I apologise for correcting my right hon. Friend, but in fact there were nine days of debate, not four, on the Floor of the House. She is absolutely right in all other respects.
I regret to have to differ in this matter from my Front-Bench colleague, for whom I have the utmost respect, but in my years in the House I have never supported the establishment of a second House to second-guess this Chamber. I have voted for and would prefer the outright abolition of the second Chamber, if that is what it comes down to, but I have not voted and will not vote for an elected House. I have made that clear to my electorate on the rare occasions when they have shown any interest in the matter whenever I have stood for election—that whatever was said in my party’s manifesto, I would not be voting either for a change to the electoral system or for an elected upper House—and I have made that clear, I should add for the avoidance of doubt, in government as well as out, to a succession of Chief Whips.
I am very short of time.
I completely agree that further reform is both necessary and desirable.
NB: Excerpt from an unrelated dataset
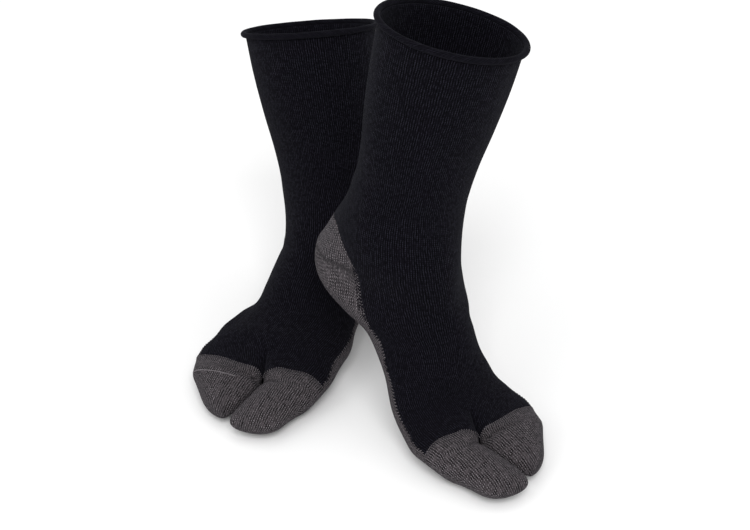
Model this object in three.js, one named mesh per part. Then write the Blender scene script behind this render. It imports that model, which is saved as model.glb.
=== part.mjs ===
// A pair of split-toe bunion relief socks, worn: crew length, black, with cushioned grey heels, soles and
// toe pockets. Millimetres, +Z up. The wearer faces -Y, so +X is the wearer's left. The origin is the
// middle of the right sock's leg opening, where the wearer's leg holds the pair up. Each sock is five
// hollow knitted pieces with an open inside.
import * as THREE from "three";
import { mergeVertices } from "three/addons/utils/BufferGeometryUtils.js";

// ---- Driving dimensions ----
const KNIT_WALL = 1.5; // the fine black knit
const CUSHION_WALL = 2.2; // the grey knit with terry loops inside
const SEAM_GAP = 0.4; // between two pieces along a seam
const HEEL_SEAM_GAP = 0.72; // along the heel's slanting top edge, where the two walls lean together
const SLIT_GAP = 0.9; // between the two toe pockets where they part
const ROLL_RADIUS = 2.2; // section of the leg's rolled top edge
const ROLL_PROUD = 1.1; // how far the roll's middle stands out of the leg's skin
const WELD = 1e-4; // points closer than this are one point

// ---- One sock's form: a general foot, standing flat ----
// x runs to the little-toe side, y to the toes and z up, with the ankle joint at y = 0. Each row is one
// section of the sock, numbered by its station, roughly the millimetres down the instep from the hem. The
// section crosses the front line (shin, then instep) at front and the back line (calf, heel, then sole)
// at back; inner and outer are its half widths to the big-toe and little-toe sides, and crest is how far
// the instep's crest lies to the little-toe side.
const COLUMNS = ["station", "frontY", "frontZ", "backY", "backZ", "inner", "outer", "crest"];
const SECTIONS = [
  [0, 42.5, 203.5, -43.5, 203.5, 46.5, 47.5, 0],
  [30, 41, 177.5, -40.5, 177.5, 46, 46, 0],
  [60, 39, 151.5, -37, 151.5, 43.5, 43, 0],
  [88, 37, 127.5, -32.5, 127, 40, 40, 0],
  [112, 38.5, 109, -31.5, 102.5, 37.5, 37.5, 0],
  [132, 40, 96.5, -34.5, 82, 38.5, 38, 0],
  [150, 45, 87, -43.5, 60, 39, 38.5, 0],
  [167, 51.5, 79, -48, 37, 37.5, 37.5, -1],
  [184, 56.5, 70.5, -48.5, 14, 36.5, 36, -3],
  [200, 63, 62.5, -36, 1, 36.5, 39.5, -5],
  [216, 71, 56.5, -11.5, 2, 35.5, 39.5, -5.5],
  [235, 81.5, 50.5, 17, 8, 33.5, 40.5, -6],
  [255, 93, 44, 47, 8.5, 33, 44.5, -5.5],
  [275, 106.5, 39, 77, 4.5, 39, 48.5, -5],
  [293, 120.5, 36, 101.5, 0.5, 47.5, 48, -3],
  [308, 130.5, 30, 121.5, 0, 55.5, 49.5, 1],
  [322, 140, 26.5, 137, 0, 57, 47.5, 3.5],
].map((row) => Object.fromEntries(COLUMNS.map((name, i) => [name, row[i]])));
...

It is time, for example, to terminate the arrangement for the remaining hereditary peers which was the price in 1999 for ending their complete control of the upper House, and I share the approval of Lord Steel’s recent Bill, which makes many sensible suggestions. I entirely understand why, looking at an upper House whose Members had their place on the basis of being the eldest in their families—not even the best qualified or most interested—people should conclude that reform was necessary and that election was the only way.
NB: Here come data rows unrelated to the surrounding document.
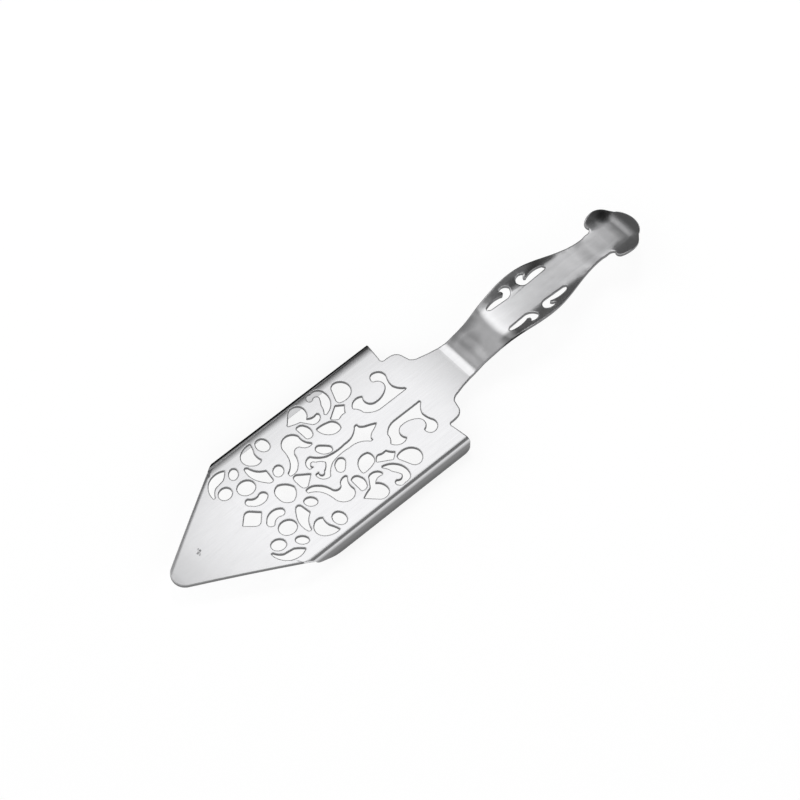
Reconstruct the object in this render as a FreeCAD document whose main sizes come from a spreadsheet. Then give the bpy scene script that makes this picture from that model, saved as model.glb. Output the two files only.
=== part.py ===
import FreeCAD, Part
import Sketcher
import math
import os

# A pierced absinthe spoon, pressed from one steel sheet. The trowel-shaped blade has its two long
# sides folded down and a scroll ornament cut through it. The handle steps up and is dished.
# While drawing, x runs from the tip to the handle's end, y across, and z is 0 on top of the blade.
# The body's placement puts the origin under the middle, level with the folds' lower edges.

doc = FreeCAD.newDocument("absinthe_spoon")

# Driving dimensions, in millimetres and degrees
SIZES = [
    ("sheet_thickness", 0.9, "thickness of the sheet"),
    ("blade_length", 85.3, "tip to shoulder, at the folds"),
    ("blade_width", 40.7, "over the two folds"),
    ("fold_height", 6.0, "top of the blade to the folds' lower edges"),
    ("fold_radius", 1.5, "outer radius of the folds"),
    ("fold_front_run", 9.3, "length over which the folds deepen at the front"),
    ("fold_rear_radius", 1.8, "round of the folds' lower rear corners"),
    ("tip_length", 30.7, "tip to the corners where the folds begin"),
    ("tip_radius", 4.1, "round of the tip"),
    ("tip_droop", 1.2, "how far the tip hangs below the blade"),
    ("shoulder_slant", 0.7, "how far the shoulder leans forward towards the notch"),
    ("scallop_width", 26.4, "over the scallop that joins blade and handle"),
    ("scallop_length", 5.6, "shoulder's inner end to the scallop's flank"),
    ("handle_length", 80.0, "shoulder at the folds to the handle's end"),
    ("neck_width", 12.05, "narrowest part between blade and grip"),
    ("neck_distance", 18.8, "shoulder to the neck"),
    ("grip_width", 16.9, "widest part of the grip"),
    ("grip_distance", 41.0, "shoulder to the middle of the grip"),
    ("waist_width", 8.25, "narrowest part between grip and end"),
    ("waist_distance", 15.9, "waist to the handle's end"),
    ("end_width", 16.3, "over the two lobes of the end"),
    ("end_length", 12.2, "notches before the lobes to the handle's end"),
    ("step_distance", 13.6, "shoulder to the foot of the step"),
    ("step_rise", 4.05, "how far the handle steps up"),
    ("step_angle", 18.7, "slope of the step"),
    ("step_radius", 11.5, "bends at the foot and head of the step"),
    ("waist_sag", 0.45, "how far the waist lies below the grip"),
    ("end_curl", 1.2, "how far the end curls down"),
    ("dish_radius", 12.3, "round of the handle's rising sides"),
    ("dish_floor", 5.0, "width of the handle's flat floor"),
    ("ornament_lead", 7.2, "first openings to the corners where the folds begin"),
    ("ornament_tail", 1.6, "last openings to the shoulder"),
    ("ornament_side", 0.3, "outermost openings to the folds' bends"),
]

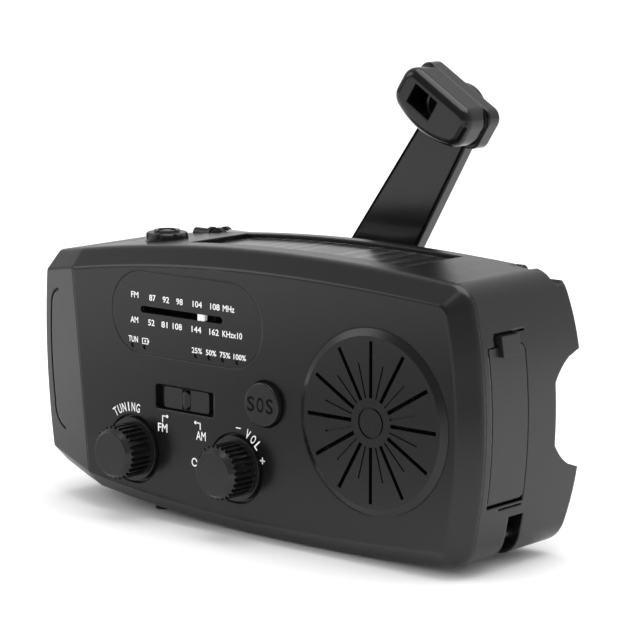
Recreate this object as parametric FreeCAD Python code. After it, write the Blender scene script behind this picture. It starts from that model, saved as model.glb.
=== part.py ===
"""Hand-crank emergency radio: arched case, lamp cap, crank gear train, telescopic antenna.

Frame: millimetres, X to the right seen from the front, Y to the back, Z up, origin at the
bottom centre of the whole radio with its crank raised.
"""
import FreeCAD, Part
import math
import os

V = FreeCAD.Vector
os.makedirs("parts", exist_ok=True)

# ---------------------------------------------------------------- driving dimensions
CASE_HALF_W = 62.8        # half the width of the case
CASE_DEPTH = 36.85        # front face to rear face
CASE_LOW, CASE_HIGH = 0.3, 61.7
WALL = 2.0
BEVEL = 4.0               # front edge bevel
SEAM_DEPTH = 4.6          # front cover to housing joint, from the front face
CORNER_R = 6.0
KNOB_PROUD = 7.3
ARM_OFFSET = 47.4         # crank arm's front face, from the case's front face
ARM_T = 3.4
GAP = 0.25                # gap round doors and buttons

TOTAL_DEPTH = KNOB_PROUD + ARM_OFFSET + ARM_T
FRONT = KNOB_PROUD - TOTAL_DEPTH / 2      # Y of the front face
BACK = FRONT + CASE_DEPTH
SEAM = FRONT + SEAM_DEPTH
MID_Z = (CASE_LOW + CASE_HIGH) / 2

# case outline
CREST_X = 10.0                            # crest of the arched top and bottom
ARCH_R_LEFT, ARCH_R_RIGHT = 400.0, 560.0
LEFT_X, RIGHT_X = -60.2, 59.0             # corners of the bulging ends
RIM_FILLET, FACE_FILLET = 2.2, 1.0        # behind the bevel, and between it and the front face
LAMP_SLOPE = 0.345                        # how fast the front recedes over the lamp cap
CAP_TOP_X, CAP_TOP_Z = -49.8, 66.0        # joint of the lamp cap, at the top and bottom
CAP_LOW_X, CAP_LOW_Z = -42.9, -5.0

# crank
HUB_X, HUB_Z = -16.3, 30.9
CRANK_ANGLE = 57.1                        # raised, from +X
ARM_FRONT = FRONT + ARM_OFFSET
ARM_MID = ARM_FRONT + ARM_T / 2
HINGE_R = 10.0                            # fold hinge, from the hub's axis
ARM_END_R = 75.0
GRIP_R = 71.2
HUB_TOP = ARM_FRONT - 0.5
EAR_IN, EAR_OUT = 5.0, 8.0                # ears of the fold hinge, from the arm's centre line
PIN_R, PIN_BORE_R = 1.2, 1.24
HUB_SHAFT_R, NECK_R = 3.0, 7.0
ARM_NEAR, ARM_FAR = HINGE_R + 4.0, ARM_END_R - 6.2
ARM_HALF_NEAR, ARM_HALF_FAR = 9.0, 6.2
GRIP_FLANGE_T, GRIP_DEPTH = 3.4, 10.0
GRIP_BACK = ARM_FRONT - 0.12
GRIP_FRONT = GRIP_BACK - GRIP_DEPTH
GRIP_SCREW_R, GRIP_BOSS_R = 1.6, 2.9
CHANNEL_FLOOR = FRONT + 28.1
POCKET_R = 14.5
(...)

However, that original hereditary House has been changing and evolving over many years, ever since the Conservative Government of the past introduced life peers. Nearly all those in today’s House are Members because of the contribution that they themselves have made in a variety of ways to the nation’s life, not because of the contribution, dubious or otherwise, of their ancestors. So gradually and with some reluctance, I have over the years come to recognise that there is some merit in an advisory and a revising Chamber with a membership of variety and experience, but my view that we do not want and we do not need a competitive Chamber remains unchanged.
I recognise the argument that is put that we can somehow prevent that Chamber from being a competitor, but I do not believe a word of it. Not only is that my own long-standing view, but it was powerfully reinforced. My right hon. Friend the Member for Coatbridge, Chryston and Bellshill (Mr Clarke) expressed dismay that the Government did not give the Joint Committee the services of the Attorney-General. A former Attorney-General, as I think he was, the late Gareth Williams, a brilliant and distinguished lawyer, told us that if the second House were elected, it would be entitled to compete for power with this Chamber. He said, “You cannot confine, for example, decision making on finance or discussion of the Budget to the House of Commons if you have an elected upper House.”
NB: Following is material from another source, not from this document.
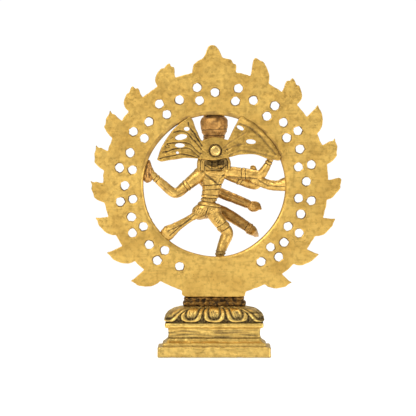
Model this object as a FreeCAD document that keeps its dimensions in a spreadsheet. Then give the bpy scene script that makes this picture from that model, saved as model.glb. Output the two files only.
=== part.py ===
"""A brass dancing figure in a ring of flames, on a stepped lotus pedestal.

The statue is a set of separate brass castings. A hollow pedestal carries a neck block, held by one screw from
below. The flat flame ring stands against the back of the neck block. The dancer is cast in pieces, because the
arms and the raised leg lie across the trunk and no two-part mould could release them, and the pieces are brazed
face to face. The hair fan is a plate riveted through its hub to the back of the head.

Frame: millimetres, +Z up, origin on the resting plane under the middle of the pedestal. The dancer faces -Y, so
the dancer's left is +X and the plain back of the ring faces +Y.
"""

import FreeCAD
import Part
import math
import os
import Sketcher
from FreeCAD import Placement, Rotation, Vector

os.makedirs("parts", exist_ok=True)
doc = FreeCAD.newDocument("dancer_in_flame_ring")

# ---------------------------------------------------------------- driving dimensions

DIMENSIONS = {
    # pedestal, from the bottom up; an inset is measured from the slab's edge
    "slab_width": 68.8,
    "slab_depth": 50.0,
    "slab_height": 6.3,
    "slab_corner": 1.6,
    "slab_bevel": 0.6,
    "cavetto_height": 5.1,
    "cavetto_foot_inset": 2.9,
    "cavetto_top_inset": 6.1,
    "waist_height": 6.3,
    "waist_inset": 6.4,
    "rim_height": 3.2,
    "rim_inset": 4.4,
    "lotus_height": 9.4,
    "lotus_belly_inset": 3.9,
    "lotus_top_inset": 14.9,
    "lotus_corner": 7.0,
    "pedestal_wall": 3.6,
    "pedestal_roof": 5.0,
    # neck block between the lotus and the dwarf
    "roll_width": 38.0,
    "roll_depth": 19.0,
    "roll_height": 3.2,
    "roll_rounding": 1.15,
    "collar_setback": 1.4,
    "collar_width": 36.0,
    "block_width": 34.0,
    "neck_back_setback": 0.5,
    # flame ring
    "ring_radius": 68.6,
    "ring_thickness": 3.2,
    "ring_back": 8.0,
    "ring_lift": 5.9,
    "opening_radius": 43.2,
    "opening_offset_x": 0.9,
    "opening_offset_z": -1.6,
    "opening_bevel": 1.7,
    "rim_bead_width": 3.4,
    "rim_bead_height": 1.8,
    "foot_width": 36.6,
    "ring_heel": 0.8,
    "flame_root": 1.6,
    "flame_width": 12.0,
    "flame_height": 9.4,
    "top_flame_width": 27.0,
    "top_flame_height": 15.6,
    "hole_diameter": 5.0,
    "hole_row_step": 3.95,
    "hole_row_inset": 0.6,
    # dancer, dwarf and hair fan
    "sole_drop": 3.3,
    "dwarf_height": 14.0,
    "fan_thickness": 2.2,
    "fan_lap": 0.4,
    "fan_hub_diameter": 8.6,
    "rivet_shank_diameter": 3.0,
    "rivet_head_diameter": 6.2,
    "rivet_head_height": 1.5,
    "rivet_rounding": 0.6,
    "rivet_depth": 9.0,
    # fixing screw and washer, inside the pedestal
    "screw_diameter": 5.0,
    "screw_clearance": 0.5,
    "screw_grip": 9.0,
    "screw_head_flats": 8.0,
    "screw_head_height": 3.5,
    "washer_diameter": 12.0,
    "washer_thickness": 1.0,
}

dims = doc.addObject("Spreadsheet::Sheet", "Dims")
for row, (alias, number) in enumerate(DIMENSIONS.items(), start=1):
    dims.set(f"A{row}", alias)
    dims.set(f"B{row}", str(number))
    dims.setAlias(f"B{row}", alias)
doc.recompute()


def value(expression):
    """The number that a sheet expression has now, in millimetres."""
    return float(dims.evalExpression(expression))


# Heights and places that follow from the driving dimensions, as sheet expressions.
CAVETTO_TOP = "Dims.slab_height + Dims.cavetto_height"
WAIST_TOP = f"{CAVETTO_TOP} + Dims.waist_height"
RIM_TOP = f"{WAIST_TOP} + Dims.rim_height"
PEDESTAL_TOP = f"{RIM_TOP} + Dims.lotus_height"
HOLLOW_TOP = f"{PEDESTAL_TOP} - Dims.pedestal_roof"
FOOT_Z = f"{PEDESTAL_TOP} + Dims.ring_lift"
RING_CENTRE_Z = f"{FOOT_Z} + Dims.ring_radius + Dims.ring_heel"
RING_CENTRE_X = "-Dims.opening_offset_x"
OPENING_Z = f"{RING_CENTRE_Z} + Dims.opening_offset_z"
RING_FRONT = "Dims.ring_back - Dims.ring_thickness"
NECK_BACK = "Dims.ring_back - Dims.neck_back_setback"
SCREW_Y = f"{NECK_BACK} - Dims.roll_depth / 2"

# The dancer is drawn for an opening of this radius, and grows with the opening.
DRAWN_OPENING_RADIUS = 43.2
FIGURE_SCALE = f"Dims.opening_radius / {DRAWN_OPENING_RADIUS}"
SOLE_Z = f"{OPENING_Z} - Dims.opening_radius - Dims.sole_drop * {FIGURE_SCALE}"
NECK_TOP = f"{SOLE_Z} - Dims.dwarf_height"

# ---------------------------------------------------------------- helpers for features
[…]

Two other matters lead me strongly to oppose the Bill. The first is the specific proposal for the elections. The Deputy Prime Minister has waxed lyrical about the fact that Members of the existing upper Chamber are there by reason of patronage, but that is also what a party list system is—everyone in this House knows that that is the reality—so he proposes replacing one patronage system with another. He also claims that the elections he proposes would convey accountability. As has already been said in the debate, people who are elected for a 15-year, non-renewable term do not need to be, and will not be, accountable to anyone.
That brings me to my other major concern. The Liberal Democrats have been particularly vocal about the need for constitutional change, on behalf—they always say—of the people of this country, but they have shown a marked reluctance actually to consult the people of this country. In the coalition negotiations that preceded the formation of the Government, they tried to blackmail each of the major parties into giving them a change in the electoral system without a referendum, and now they are trying to get us to change this whole Parliament without giving the people a chance to express their view. I know that in opinion polling people will say, “Surely it is better to elect the upper House.” As we all know, it all depends on the question that is asked. If people were asked, “Do you want to set up a second Chamber of politicians with all the facilities that would be required, certainly at a cost of tens of millions of pounds, if not substantially more?” I suspect we might get a different answer.
The Bill seeks to reshape this entire Parliament and, into the bargain, introduce a different electoral system for the upper House, and all without consulting the people. I shall not vote for it, and trying to force it through without a referendum is the most undemocratic thing about it.